»»

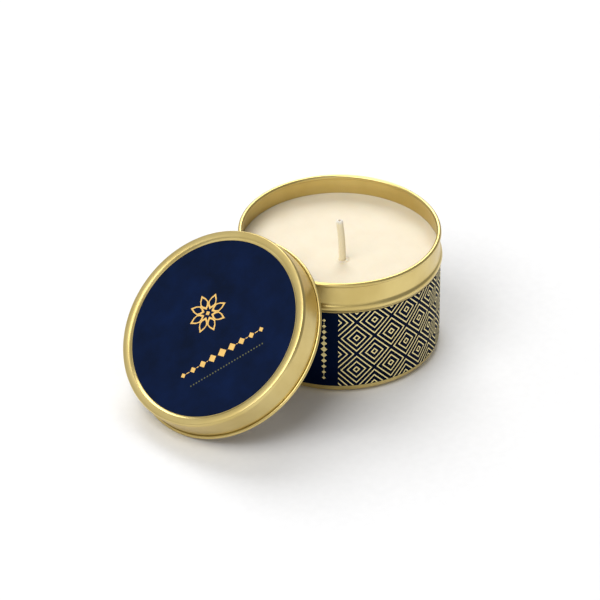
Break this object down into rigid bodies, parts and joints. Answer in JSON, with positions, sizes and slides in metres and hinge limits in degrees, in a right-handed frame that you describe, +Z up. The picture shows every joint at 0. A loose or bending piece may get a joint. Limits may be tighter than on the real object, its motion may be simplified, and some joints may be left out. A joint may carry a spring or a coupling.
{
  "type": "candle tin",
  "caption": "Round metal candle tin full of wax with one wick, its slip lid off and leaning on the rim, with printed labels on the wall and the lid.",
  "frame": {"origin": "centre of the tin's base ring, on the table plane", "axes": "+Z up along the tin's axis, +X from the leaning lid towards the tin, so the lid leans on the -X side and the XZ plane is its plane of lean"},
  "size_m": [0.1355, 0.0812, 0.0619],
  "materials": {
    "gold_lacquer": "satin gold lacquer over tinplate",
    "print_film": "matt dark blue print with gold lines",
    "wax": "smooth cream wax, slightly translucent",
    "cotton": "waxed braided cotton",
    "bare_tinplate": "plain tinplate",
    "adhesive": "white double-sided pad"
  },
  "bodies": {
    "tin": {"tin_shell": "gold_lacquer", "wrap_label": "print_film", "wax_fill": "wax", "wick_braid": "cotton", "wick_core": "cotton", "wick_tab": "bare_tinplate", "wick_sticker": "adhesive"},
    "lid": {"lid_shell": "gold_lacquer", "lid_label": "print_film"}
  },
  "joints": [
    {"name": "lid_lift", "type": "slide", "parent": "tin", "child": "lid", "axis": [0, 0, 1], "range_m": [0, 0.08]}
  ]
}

««
»»

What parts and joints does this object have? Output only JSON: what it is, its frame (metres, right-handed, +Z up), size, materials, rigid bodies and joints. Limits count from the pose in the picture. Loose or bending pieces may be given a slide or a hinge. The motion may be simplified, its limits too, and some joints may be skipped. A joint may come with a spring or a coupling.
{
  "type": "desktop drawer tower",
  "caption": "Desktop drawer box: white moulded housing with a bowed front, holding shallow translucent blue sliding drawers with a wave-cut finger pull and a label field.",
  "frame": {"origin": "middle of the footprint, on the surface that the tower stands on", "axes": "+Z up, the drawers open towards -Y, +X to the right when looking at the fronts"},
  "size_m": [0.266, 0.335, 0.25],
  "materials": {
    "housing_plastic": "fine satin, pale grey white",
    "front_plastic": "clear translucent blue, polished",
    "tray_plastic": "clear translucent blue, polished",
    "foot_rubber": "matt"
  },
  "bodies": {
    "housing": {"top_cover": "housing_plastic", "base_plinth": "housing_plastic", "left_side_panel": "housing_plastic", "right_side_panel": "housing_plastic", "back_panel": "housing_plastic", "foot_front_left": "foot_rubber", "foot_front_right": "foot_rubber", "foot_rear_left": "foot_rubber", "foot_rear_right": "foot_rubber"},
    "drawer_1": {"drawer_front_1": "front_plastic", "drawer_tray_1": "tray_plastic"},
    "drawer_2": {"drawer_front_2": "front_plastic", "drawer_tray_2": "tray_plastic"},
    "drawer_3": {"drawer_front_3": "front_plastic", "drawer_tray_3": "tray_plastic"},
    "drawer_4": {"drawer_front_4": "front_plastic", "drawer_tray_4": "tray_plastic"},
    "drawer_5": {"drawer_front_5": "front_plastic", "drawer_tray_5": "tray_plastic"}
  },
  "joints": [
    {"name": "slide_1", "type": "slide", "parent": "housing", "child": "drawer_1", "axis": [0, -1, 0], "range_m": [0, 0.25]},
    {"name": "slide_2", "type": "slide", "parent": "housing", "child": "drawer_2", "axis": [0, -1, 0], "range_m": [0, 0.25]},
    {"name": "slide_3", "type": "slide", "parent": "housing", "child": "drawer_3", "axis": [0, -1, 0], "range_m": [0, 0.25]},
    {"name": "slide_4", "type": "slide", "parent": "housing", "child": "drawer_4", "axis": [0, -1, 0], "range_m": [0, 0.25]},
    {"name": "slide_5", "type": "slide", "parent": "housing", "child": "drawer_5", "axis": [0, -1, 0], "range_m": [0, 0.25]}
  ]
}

««

*Exercise objective*
Give the count of lines holding the word "hinge" and nothing more.

*Expected output*
2